Wednesday, 16 April 2014

Day three: back to Botley Hill – 14 miles.

Botley Hill Farmhouse, Wednesday 16 April 2014, 0945hrs.

Another wonderful day. Blue skies and sunshine. I rode to Botley Hill, rather sluggishly, it seemed, on the outward journey, but the return was superfast and I can only put it down to no headwinds. From Botley to home, 25 minutes on the nail and I never stopped pedalling along the 269.

Lambs enjoying a spot of breakfast at the Botley
I spent roughly five minutes at Botley taking the photographs accompanying this post and then embarked upon the return ride.

A self-explanatory photograph.

Tuesday, 15 April 2014

Day two: to the Tatsfield bus stop...the slow way (approximately 17 miles)

The early part of Beddlestead Lane today. A long, slow hill.
I discovered today that riding to the Tatsfield bus stop – the slow way – is only a fraction longer than riding to Botley Hill the fast way. It takes 50 minutes to ride from my house to Botley and it takes 65 minutes to ride the long way to the Tatsfield bus stop – probably slightly less than that as I stopped a couple of times to take the photographs accompanying this post.
Further along Beddlestead Lane...still a way to go
Once again  –  as the photographs testify – the weather was fantastic: blue skies and sunshine. The ride was good. I decided to go the slow way to Botley to avoid the traffic and it proved to be a good idea. What was great about today's ride was the solitude; once on the country lanes there was nothing but birdsong.

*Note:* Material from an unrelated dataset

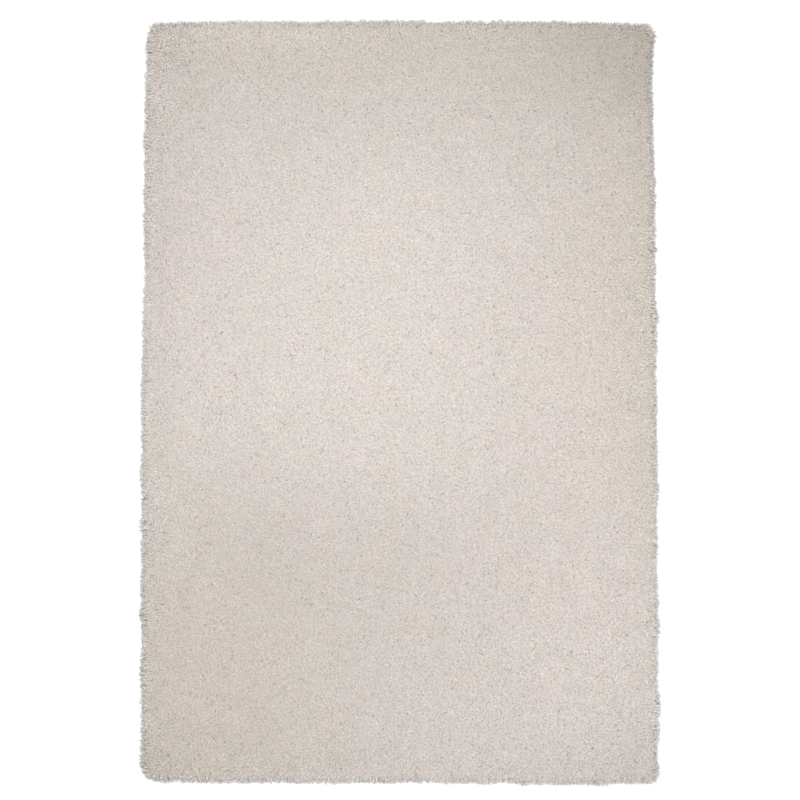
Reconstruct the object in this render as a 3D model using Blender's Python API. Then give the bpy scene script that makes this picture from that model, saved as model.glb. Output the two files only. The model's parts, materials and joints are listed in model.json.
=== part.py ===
"""A shag rug lying flat: one tufted cloth, about 1.56 by 2.32 m over its pile and 38 mm deep.

The rug is one solid. Its underside is the flat backing, its top is the lumpy crown of the pile, and its rim
is where the outermost yarn spills over the edge of the backing and parts into locks. Metres, +Z up, length
along Y, origin at the centre of the underside.
"""

import random

import bmesh
import bpy
from mathutils import Vector, noise

# The whole rug, measured over the pile, and the height of its crown above the floor.
RUG_WIDTH = 1.556
RUG_LENGTH = 2.312
CROWN_HEIGHT = 0.032

# The crown ends this far inside the rug's edge, with its corners cut round, and the rim falls from there. The
# whole corner is then drawn out towards a square one: 2 keeps it round, and a higher number makes it squarer.
CROWN_INSET = 0.032
CROWN_CORNER = 0.012
CORNER_FACES = 3
CORNER_SQUARENESS = 5

# The pile's cross-section at the rim, from the crown down to the floor. The locks stand out of the belly.
RIM_RINGS = (
    {"name": "shoulder", "inset": 0.018, "height": 0.028, "uneven": 0.0025},
    {"name": "belly", "inset": 0.012, "height": 0.013, "uneven": 0.002},
    {"name": "foot", "inset": 0.019, "height": 0.0, "uneven": 0.0},
)

# The crown is drawn as clumps of tufts, each raised in its middle, over a long swell of the whole pile.
CLUMP_PITCH = 0.052
CLUMP_SHIFT = 0.009
CLUMP_RISE = 0.0045
CLUMP_UNEVEN = 0.0028
SWELL_LENGTH = 0.19
SWELL_RISE = 0.0022

# A lock of yarn grows from each face of the belly, which has two of them to each clump of the crown's edge.
LOCKS_PER_CLUMP = 2
LOCK_REACH = 0.016
LOCK_REACH_UNEVEN = 0.004
LOCK_DROOP = 0.006
LOCK_SWAY = 0.004
LOCK_TIP_SHARE = 0.3
LOCK_TIP_UNEVEN = 0.1

# How far each edge of the rug strays outwards from its straight line, in metres. A place of -1 is the left or
# near end of an edge, and 1 is its right or far end.
EDGE_STRAY = (
    {"place": -1.0, "left": 0.000, "right": 0.000, "near": -0.008, "far": -0.005},
    {"place": -0.8, "left": 0.002, "right": 0.003, "near": -0.004, "far": 0.000},
    {"place": -0.6, "left": 0.005, "right": 0.001, "near": -0.002, "far": 0.001},
    {"place": -0.4, "left": 0.005, "right": 0.002, "near": 0.000, "far": 0.000},
    {"place": -0.2, "left": 0.006, "right": 0.003, "near": 0.000, "far": 0.002},
    {"place": 0.0, "left": 0.006, "right": 0.001, "near": -0.001, "far": 0.003},
    {"place": 0.2, "left": 0.004, "right": 0.003, "near": 0.002, "far": 0.001},
    {"place": 0.4, "left": -0.001, "right": -0.002, "near": 0.001, "far": 0.001},
    {"place": 0.6, "left": 0.002, "right": -0.001, "near": 0.004, "far": 0.001},
    {"place": 0.8, "left": -0.001, "right": -0.008, "near": 0.003, "far": -0.003},
    {"place": 1.0, "left": -0.007, "right": -0.001, "near": 0.001, "far": -0.007},
)

SEED = 11
IVORY_YARN = (0.69, 0.63, 0.57, 1.0)
YARN_ROUGHNESS = 0.95


def clear_scene():
    for found in list(bpy.data.objects):
        bpy.data.objects.remove(found)


def in_order(points):
    """Points or faces sorted by where they are, so that the dice fall the same way each run."""

    def place(point):
        spot = point.co if isinstance(point, bmesh.types.BMVert) else point.calc_center_median()
        return round(1000 * spot.y), round(1000 * spot.x)

    return sorted(points, key=place)


def stray(edge, place):
    """The stray of one edge at a place along it, read smoothly between the rows of the table."""
    for start, end in zip(EDGE_STRAY, EDGE_STRAY[1:]):
        if place <= end["place"]:
            share = (place - start["place"]) / (end["place"] - start["place"])
            eased = share * share * (3 - 2 * share)
            return start[edge] + (end[edge] - start[edge]) * eased
    return EDGE_STRAY[-1][edge]


def strayed(point):
    """The point moved as the rug's edges stray, fully at an edge and not at all on the centre lines."""
    across = max(-1.0, min(1.0, 2 * point.x / RUG_WIDTH))
    along = max(-1.0, min(1.0, 2 * point.y / RUG_LENGTH))
    side = stray("right" if across > 0 else "left", along)
    end = stray("far" if along > 0 else "near", across)
    return point + Vector((side * across * abs(across), end * along * abs(along), 0.0))


def way_out(point):
    """The level way to a point from the inner rectangle whose corners the rug's own corners turn about."""
    half_width = RUG_WIDTH / 2 - CROWN_INSET - CROWN_CORNER
    half_length = RUG_LENGTH / 2 - CROWN_INSET - CROWN_CORNER
    nearest_x = max(-half_width, min(half_width, point.x))
    nearest_y = max(-half_length, min(half_length, point.y))
    return Vector((point.x - nearest_x, point.y - nearest_y, 0.0))


def squared(point):
    """The point moved out of its place on a round corner to its place on a squarer one."""
    way = way_out(point)
    if way.length == 0:
        return point
    across, along = abs(way.normalized().x), abs(way.normalized().y)
    stretch = (across**CORNER_SQUARENESS + along**CORNER_SQUARENESS) ** (-1 / CORNER_SQUARENESS)
    return point + way * (stretch - 1)


def crown_height(point, rise):
    """The pile's height: a long swell over the whole rug, and the rise at this point of a clump."""
    swell = noise.noise(Vector((point.x, point.y, 0.0)) / SWELL_LENGTH)
    return CROWN_HEIGHT + SWELL_RISE * swell + rise


def add_crown(bm, dice):
    """The top of the pile, a grid of clumps with round corners. Returns the edges round it."""
    width = RUG_WIDTH - 2 * CROWN_INSET
    length = RUG_LENGTH - 2 * CROWN_INSET
    bmesh.ops.create_grid(
        bm, x_segments=round(width / CLUMP_PITCH), y_segments=round(length / CLUMP_PITCH), size=0.5
    )
    bmesh.ops.scale(bm, vec=(width, length, 1.0), verts=bm.verts)
    corners = [vert for vert in bm.verts if len(vert.link_faces) == 1]
    bmesh.ops.bevel(
        bm,
        geom=corners,
        offset=CROWN_CORNER,
        segments=CORNER_FACES,
        profile=0.5,
        affect="VERTICES",
        material=-1,
    )
    middles = set(bmesh.ops.poke(bm, faces=bm.faces)["verts"])
    for vert in in_order(bm.verts):
        rise = CLUMP_RISE if vert in middles else 0.0
        if not vert.is_boundary:
            vert.co += Vector((dice.uniform(-1, 1), dice.uniform(-1, 1), 0.0)) * CLUMP_SHIFT
        vert.co.z = crown_height(vert.co, rise + dice.uniform(-1, 1) * CLUMP_UNEVEN)
    long_edges = [edge for edge in bm.edges if edge.is_boundary and edge.calc_length() > CLUMP_PITCH / 2]
    bmesh.ops.subdivide_edges(bm, edges=long_edges, cuts=LOCKS_PER_CLUMP - 1)
    return [edge for edge in bm.edges if edge.is_boundary]


def add_rim(bm, edges, dice):
    """The pile's rounded side, ring by ring to the floor, and the underside. Returns the belly's faces."""
    directions = {vert: way_out(vert.co).normalized() for edge in edges for vert in edge.verts}
    faces = {}
    inset = CROWN_INSET
    for ring in RIM_RINGS:
        made = bmesh.ops.extrude_edge_only(bm, edges=edges)["geom"]
        edges = [part for part in made if isinstance(part, bmesh.types.BMEdge) and part.is_boundary]
        faces[ring["name"]] = [part for part in made if isinstance(part, bmesh.types.BMFace)]
        lower = {}
        for vert in in_order({vert for edge in edges for vert in edge.verts}):
            above = next(edge.other_vert(vert) for edge in vert.link_edges if not edge.is_boundary)
            lower[vert] = directions[above]
            reach = inset - ring["inset"] + ring["uneven"] * dice.uniform(-1, 1)
            vert.co = above.co + directions[above] * reach
            vert.co.z = ring["height"] + ring["uneven"] * dice.uniform(-1, 1)
        directions = lower
        inset = ring["inset"]
    bmesh.ops.edgeloop_fill(bm, edges=edges)
    bmesh.ops.recalc_face_normals(bm, faces=bm.faces)
    return faces["belly"]


def grow_locks(bm, roots, dice):
    """One lock of yarn out of each root face: it narrows to its tip, droops, and sways to one side."""
    for tip in in_order(bmesh.ops.extrude_discrete_faces(bm, faces=roots)["faces"]):
        tip.normal_update()
        out = Vector((tip.normal.x, tip.normal.y, 0.0)).normalized()
        side = Vector((-out.y, out.x, 0.0))
        middle = tip.calc_center_median()
        shift = out * (LOCK_REACH + LOCK_REACH_UNEVEN * dice.uniform(-1, 1))
        shift += side * LOCK_SWAY * dice.uniform(-1, 1)
        shift.z = -LOCK_DROOP * dice.uniform(0.4, 1.2)
        share = LOCK_TIP_SHARE + LOCK_TIP_UNEVEN * dice.uniform(-1, 1)
        for vert in tip.verts:
            vert.co = middle + (vert.co - middle) * share + shift


def centre_on_origin(bm):
    """Moves the rug so that its outline is centred on the origin."""
    xs = [vert.co.x for vert in bm.verts]
    ys = [vert.co.y for vert in bm.verts]
    middle = Vector(((min(xs) + max(xs)) / 2, (min(ys) + max(ys)) / 2, 0.0))
    bmesh.ops.translate(bm, vec=-middle, verts=bm.verts)


def yarn_material():
    material = bpy.data.materials.new("ivory_polyester_yarn")
    material.use_nodes = True
    shader = material.node_tree.nodes["Principled BSDF"]
    shader.inputs["Base Color"].default_value = IVORY_YARN
    shader.inputs["Roughness"].default_value = YARN_ROUGHNESS
    shader.inputs["Metallic"].default_value = 0.0
    material.diffuse_color = IVORY_YARN
    return material


def make_shag_rug(collection):
    dice = random.Random(SEED)
    bm = bmesh.new()
    crown_edges = add_crown(bm, dice)
    lock_roots = add_rim(bm, crown_edges, dice)
    grow_locks(bm, lock_roots, dice)
    for vert in bm.verts:
        vert.co = strayed(squared(vert.co))
    centre_on_origin(bm)
    mesh = bpy.data.meshes.new("shag_rug")
    bm.to_mesh(mesh)
    bm.free()
    mesh.shade_smooth()
    mesh.materials.append(yarn_material())
    collection.objects.link(bpy.data.objects.new("shag_rug", mesh))


clear_scene()
rug_collection = bpy.data.collections.new("shag_rug")
bpy.context.scene.collection.children.link(rug_collection)
make_shag_rug(rug_collection)
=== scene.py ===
import json
import math

import bmesh
import bpy
import numpy as np
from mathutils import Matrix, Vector, noise
from mathutils.bvhtree import BVHTree

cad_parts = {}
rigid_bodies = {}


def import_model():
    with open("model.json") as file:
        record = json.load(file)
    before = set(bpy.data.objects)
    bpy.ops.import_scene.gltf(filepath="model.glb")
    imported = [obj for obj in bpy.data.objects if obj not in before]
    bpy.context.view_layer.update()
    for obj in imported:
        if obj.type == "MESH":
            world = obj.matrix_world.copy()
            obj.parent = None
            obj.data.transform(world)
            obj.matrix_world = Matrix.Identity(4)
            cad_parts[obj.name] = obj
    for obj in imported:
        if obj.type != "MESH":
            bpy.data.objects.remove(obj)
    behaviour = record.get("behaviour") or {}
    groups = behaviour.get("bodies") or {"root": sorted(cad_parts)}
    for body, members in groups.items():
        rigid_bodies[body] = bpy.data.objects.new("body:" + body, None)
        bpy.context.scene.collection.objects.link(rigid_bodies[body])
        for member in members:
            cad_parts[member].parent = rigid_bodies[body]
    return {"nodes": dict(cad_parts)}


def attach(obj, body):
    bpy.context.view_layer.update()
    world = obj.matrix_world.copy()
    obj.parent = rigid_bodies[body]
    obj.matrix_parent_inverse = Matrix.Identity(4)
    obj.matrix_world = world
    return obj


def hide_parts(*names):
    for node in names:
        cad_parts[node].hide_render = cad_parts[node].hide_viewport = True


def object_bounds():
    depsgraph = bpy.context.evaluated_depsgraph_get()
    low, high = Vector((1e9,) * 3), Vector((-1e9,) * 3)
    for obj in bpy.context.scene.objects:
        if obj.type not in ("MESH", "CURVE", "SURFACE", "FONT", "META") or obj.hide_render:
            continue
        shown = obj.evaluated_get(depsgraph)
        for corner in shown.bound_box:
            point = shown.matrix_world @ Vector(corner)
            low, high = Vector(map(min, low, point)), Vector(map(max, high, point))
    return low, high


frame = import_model()
cad_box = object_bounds()


# ---- Ground cloth -----------------------------------------------------------------------------------------
# The cloth that the yarn is tufted through: plain woven ecru canvas, 3 mm thick with the latex that holds the
# yarn. It is cut to a rectangle with small round corners, and its edges stray as the solid's underside does.

GROUND_THICKNESS = 0.003
GROUND_ECRU = "#d2c8b8"
GROUND_SHADE = "#aa9e8a"
MM_PER_METRE = 1000
THREAD_SPACING_MM = 2.4  # the real threads are 1.2 mm apart, which is too fine to show
THREAD_STRAY = 0.4
THREAD_RELIEF = 0.0006
WAVES_PER_UNIT = 20 / (2 * math.pi)  # bands that a wave texture of scale 1 draws in a metre
SAME_POINT = 1e-5  # corners nearer than this to each other, or to the underside, count as touching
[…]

Rolling hills along Beddlestead Lane...nearly at Clarks Lane
A good ride, thanks again to the Pistorious trial, although the defence lawyer wants to adjourn the case for some reason – at least I think he does – which means that I'll have to head out earlier than usual. 
Final destination: the Tatsfield bus stop at 0955hrs...time to ride home
My wife is totally engrossed in the Pistorious case.